Los personajes de la mascarada de Sarracín corretean por la travesía del pueblo mientras preguntan a gritos: «¿Está Ana?». La respuesta de la gente que aguarda en los laterales de la calzada es negativa, pero pronto una voz advierte: «¡Juanito y Teresa, al fondo!». Los diablos se dan por aludidos y giran a la derecha, se cuelan por una calle estrecha y se dirigen a las puertas de una vivienda con un pequeño terreno a la entrada y una pasarela de cemento que permite acceder a la casa sin pisar la tierra humedecida por la niebla.
Los muchachos que este año mantienen viva la tradición del pueblo dejan la máscara y algún otro elemento de caracterización justo antes de cruzar la verja, y se quedan en la calle junto al matrimonio que aguarda a pesar del frío. El ritual es parecido al que se produce en otras casas: «De hoy en un año». La pareja ofrece tomar algo, pero los jóvenes rechazan la invitación: «Vamos a seguir». Juan y Teresa se quedan mirando cómo sus paisanos, los miembros de la generación nueva, se van por donde han venido. Luego, empiezan a hablar.
«Esto es una alegría para la gente del pueblo, porque es de toda la vida. Antes era de otra manera; ahora, los pobres bastante hacen», advierte Teresa, de apellido Blanco, que pronto alza la vista porque otro de los muchachos viene a por un palé.
– Todavía lo usamos, pero llévalo si quieres y luego me lo traes.
– No, Teresa, que es un compromiso
Al lado de su mujer, Juan Morán explica que, en otros tiempos, «había más gente viviendo en el pueblo de continuo que la que viene ahora» con la mascarada. La memoria de este hombre que cumplirá los 89 en 2025 alcanza todavía para recordar los años en los que «cada matrimonio tenía ocho chavales» y en los que los rapaces se subían a los negrillos para esquivar a los diablos del día de Año Nuevo.
«Había carámbano en las calles porque no estaba nada encementado. Íbamos con las cholas de madera y los herreros nos hacían una herradura por abajo», narra Juan, que constata la realidad que invade ahora Sarracín cuando la fiesta deja paso al tiempo ordinario: «Nada, cuatro viejiños». A su vera, la mujer regresa a las historias de antes: «Las mozas nos escondíamos de los diablos. Marchábamos para pajares o ‘ancá el demonio’ porque echaban muchísima cernada, pero los hacíamos correr», advierte.

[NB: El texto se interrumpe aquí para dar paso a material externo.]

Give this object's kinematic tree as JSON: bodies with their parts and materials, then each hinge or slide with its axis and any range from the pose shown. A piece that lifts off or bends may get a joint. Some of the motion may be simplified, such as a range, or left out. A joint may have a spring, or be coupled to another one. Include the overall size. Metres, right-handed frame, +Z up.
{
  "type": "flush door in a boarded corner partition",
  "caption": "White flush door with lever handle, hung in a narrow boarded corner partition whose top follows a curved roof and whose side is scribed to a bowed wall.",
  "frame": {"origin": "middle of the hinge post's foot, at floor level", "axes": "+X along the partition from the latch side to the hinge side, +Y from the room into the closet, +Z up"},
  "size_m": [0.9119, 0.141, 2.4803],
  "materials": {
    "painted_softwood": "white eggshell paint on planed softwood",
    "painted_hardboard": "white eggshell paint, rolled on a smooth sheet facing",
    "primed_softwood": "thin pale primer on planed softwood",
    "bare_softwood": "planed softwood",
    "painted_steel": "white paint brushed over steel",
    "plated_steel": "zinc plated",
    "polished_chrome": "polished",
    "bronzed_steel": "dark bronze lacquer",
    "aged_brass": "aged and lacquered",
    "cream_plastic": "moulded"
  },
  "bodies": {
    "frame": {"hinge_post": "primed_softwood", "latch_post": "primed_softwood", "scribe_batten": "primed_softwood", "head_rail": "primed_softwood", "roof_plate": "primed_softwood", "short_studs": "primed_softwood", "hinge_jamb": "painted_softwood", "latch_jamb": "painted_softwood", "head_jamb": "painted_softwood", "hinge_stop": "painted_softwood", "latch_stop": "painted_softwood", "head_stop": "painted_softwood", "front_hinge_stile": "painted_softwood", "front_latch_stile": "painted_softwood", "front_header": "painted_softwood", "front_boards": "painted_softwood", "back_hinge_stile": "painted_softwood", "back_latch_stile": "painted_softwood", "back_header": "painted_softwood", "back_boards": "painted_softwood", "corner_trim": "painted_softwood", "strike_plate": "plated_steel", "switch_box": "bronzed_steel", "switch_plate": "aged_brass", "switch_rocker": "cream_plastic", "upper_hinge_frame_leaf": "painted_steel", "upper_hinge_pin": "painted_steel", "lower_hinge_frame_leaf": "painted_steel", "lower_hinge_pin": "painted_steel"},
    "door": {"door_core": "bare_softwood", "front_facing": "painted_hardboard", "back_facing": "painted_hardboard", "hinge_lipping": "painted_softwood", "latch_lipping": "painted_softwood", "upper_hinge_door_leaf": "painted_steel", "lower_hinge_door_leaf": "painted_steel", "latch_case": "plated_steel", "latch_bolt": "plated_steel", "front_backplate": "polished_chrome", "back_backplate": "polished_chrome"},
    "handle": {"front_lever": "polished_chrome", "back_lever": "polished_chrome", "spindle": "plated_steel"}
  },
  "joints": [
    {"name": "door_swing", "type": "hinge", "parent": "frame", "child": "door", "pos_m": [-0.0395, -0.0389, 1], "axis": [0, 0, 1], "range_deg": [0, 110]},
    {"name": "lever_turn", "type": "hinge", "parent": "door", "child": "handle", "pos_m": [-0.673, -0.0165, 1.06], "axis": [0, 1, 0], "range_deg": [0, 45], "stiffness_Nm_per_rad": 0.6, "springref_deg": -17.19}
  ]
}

Años más tarde, el propio Juan se vistió algún año con la mascarada antes de tener que marchar al extranjero o al País Vasco para mirar con otra esperanza al futuro: «Con diez años, ya fui pastor de 68 o 70 ovejas por aquí; luego, vaquero del pueblo; y ya me fui a correr el mundo», explica el vecino de Sarracín, que finalmente retornó y que ahora, a pesar de caminar rumbo a los 90, mantiene veinte cabras que saca cada tarde por la contorna del pueblo: «Vinieron unos de la Junta el otro día porque dicen que es el último cabrero de este tipo en la Sierra de la Culebra«, advierte Teresa.
El tiempo en contra del ganado
Juan asiente, pero deja claro que no será por mucho tiempo. Si de verdad es el último, pronto no habrá ninguno: «En cuanto pueda, las quito. Ya es mucho trabajo y no merece la pena», asegura el alistano, que enseguida vuelve atrás para rememorar las «siete cabreadas» que había en su pueblo, con 100 o 120 ejemplares cada cual, y los 17 o 18 ganados que llegaron a juntarse de manera simultánea en la localidad. Esos tiempos quedaron atrás.
«Ahora están paridas con unos chivicos…», desliza Teresa, antes de que Juan dé por concluida la charla. El frío aprieta y hay que preparar para salir con los animales. De fondo, las risas y el sonido clásico de la mascarada ponen la banda sonora. Quizá, las cosas no sean como antes por aquí, pero la conservación de los rituales prueba que la resistencia sigue firme. Nunca se sabe si habrá quien se anime con las cabras cuando Juan haya puesto el punto y final a las salidas después de comer.